The Court finds that the subpoenas at issue must be quashed for several reasons. First, PNC is a non-party and therefore is afforded greater protection from discovery than a normal party. See Laxalt v. McClatchy, 116 F.R.D. 455, 458 (D.Nev. 1986); Stamy v. Packer, 138 F.R.D. 412, 419 (D.N.J. 1990) ("Initially, it should be noted that the standards for nonparty discovery require a stronger showing of relevance than for simple party discovery.") Moreover, the Court notes that PNC has already been served with a subpoena which it represents has been fully complied with. See Docket Entry No. 98, 99. Thus, PNC has already been subjected to discovery in this matter as a non-party.
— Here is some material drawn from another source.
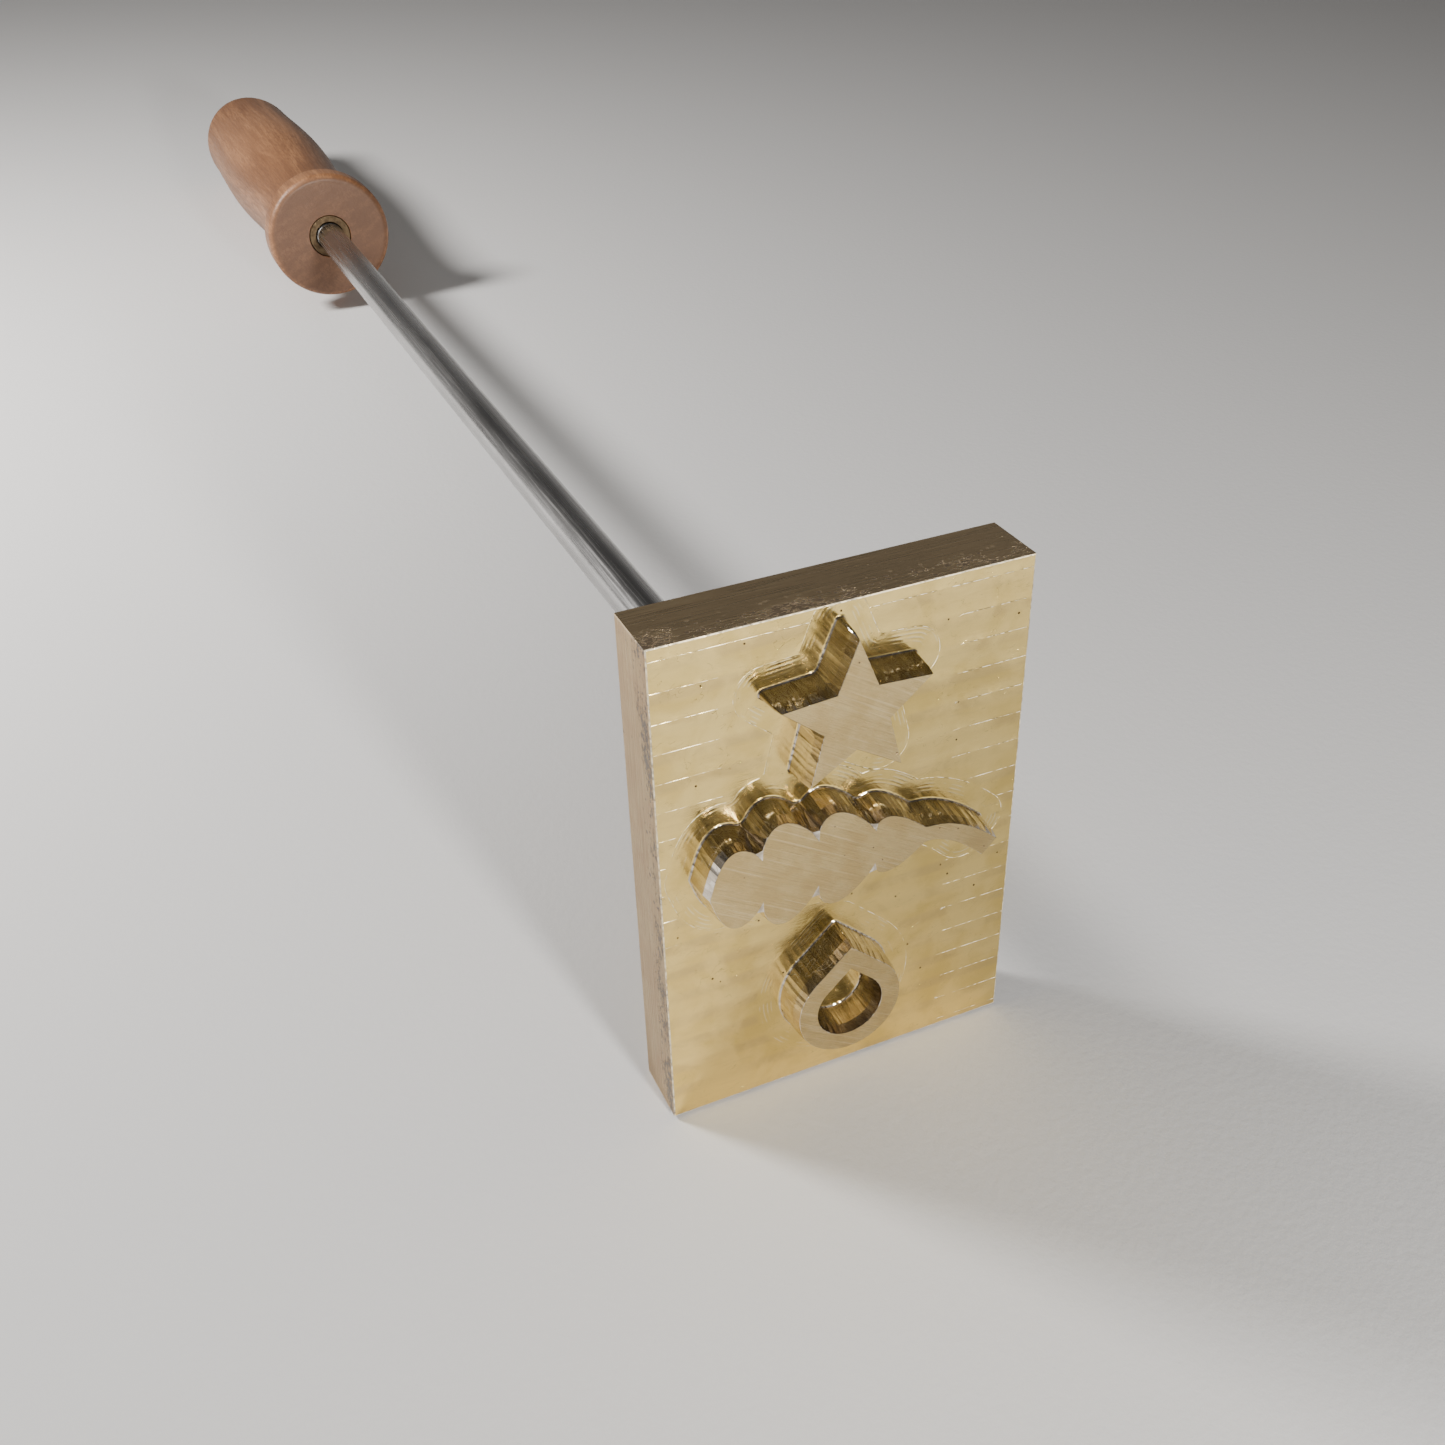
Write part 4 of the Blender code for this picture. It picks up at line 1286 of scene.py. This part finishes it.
def look_from(obj, place, aim, roll_degrees=0.0):
    direction = Vector(aim) - Vector(place)
    turned = direction.to_track_quat("-Z", "Y").to_matrix().to_4x4()
    turned @= Matrix.Rotation(math.radians(roll_degrees), 4, "Z")
    obj.matrix_world = Matrix.Translation(place) @ turned


def add_camera():
    data = bpy.data.cameras.new("camera")
    data.sensor_width = 36.0
    data.lens = CAMERA_LENS
    data.clip_start = 0.001
    data.clip_end = 20.0
    camera = add_object("camera", data)
    look_from(camera, CAMERA_PLACE, CAMERA_AIM, CAMERA_ROLL)
    bpy.context.scene.camera = camera


def add_light(name, kind, place, aim, radius, power, colour):
    """A round light, which shines all ways as a POINT and in a cone round its aim as a SPOT."""
    data = bpy.data.lights.new(name, kind)
    data.energy = power
    data.color = colour
    data.shadow_soft_size = radius
    light = add_object(name, data)
    light.visible_camera = False
    look_from(light, place, aim)
    return data


def add_lights():
    add_light("side", "POINT", BULB_PLACE, (0.0, 0.0, 0.0), BULB_RADIUS, BULB_POWER, WARM)
    lamp = add_light("front", "SPOT", LAMP_PLACE, LAMP_AIM, LAMP_RADIUS, LAMP_POWER, LAMP_COLOUR)
    lamp.spot_size = math.radians(LAMP_CONE)
    lamp.spot_blend = LAMP_EDGE


def add_floor():
    bm = bmesh.new()
    bmesh.ops.create_grid(bm, x_segments=8, y_segments=8, size=FLOOR_SIZE / 2)
    floor = add_object("floor", to_mesh("floor", bm))
    floor.data.materials.append(floor_paper())


def add_room():
    """An even glow all round that is darker overhead."""
    s = Shader("studio", bpy.data.worlds, "Background")
    split = s.node("SeparateXYZ")
    s.put(split.inputs[0], s.node("TexCoord").outputs["Generated"])
    glow = s.span(split.outputs[2], ROOM_PALE_BELOW, ROOM_DARK_ABOVE, ROOM_PALE, ROOM_DARK)
    s.fill(s.surface, Color=WARM, Strength=glow)
    bpy.context.scene.world = s.owner


# ---- the tool


build_die([brass_field(), brass_top(), brass_wall(), brass_side(), brass_back()])
build_rod(ground_steel())
zinc = zinc_plate()
build_lock_washer(zinc)
build_lock_nut(zinc)
build_handle_insert(brass_insert())
build_handle(turned_beech())
add_floor()
add_room()
add_lights()
add_camera()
Second, Plaintiff prepared his second subpoena before he received PNC's production under the first subpoena. In this regard, the Court finds Plaintiff's subpoena to be premature. However, even assuming arguendo that Plaintiff's second subpoena was served timely, it appears that the information sought by same largely mirrors that of the original subpoena, which was found to be overbroad by Judge Dickson. As such, the Court declines to require PNC to comply with same.
Lastly, the Court is not persuaded by Plaintiff's narrowing of the subpoena as proposed in his opposition. See Docket Entry No. 101. Plaintiff's proposed categories of documents are overbroad and PNC has represented any relevant documents in this categories have been produced as requested by the first subpoena. See PNC's Brief in Reply at 3; Docket Entry No. 104.
For the reasons set forth above, PNC's Motion to Quash Plaintiff's subpoena is GRANTED. An appropriate Order follows.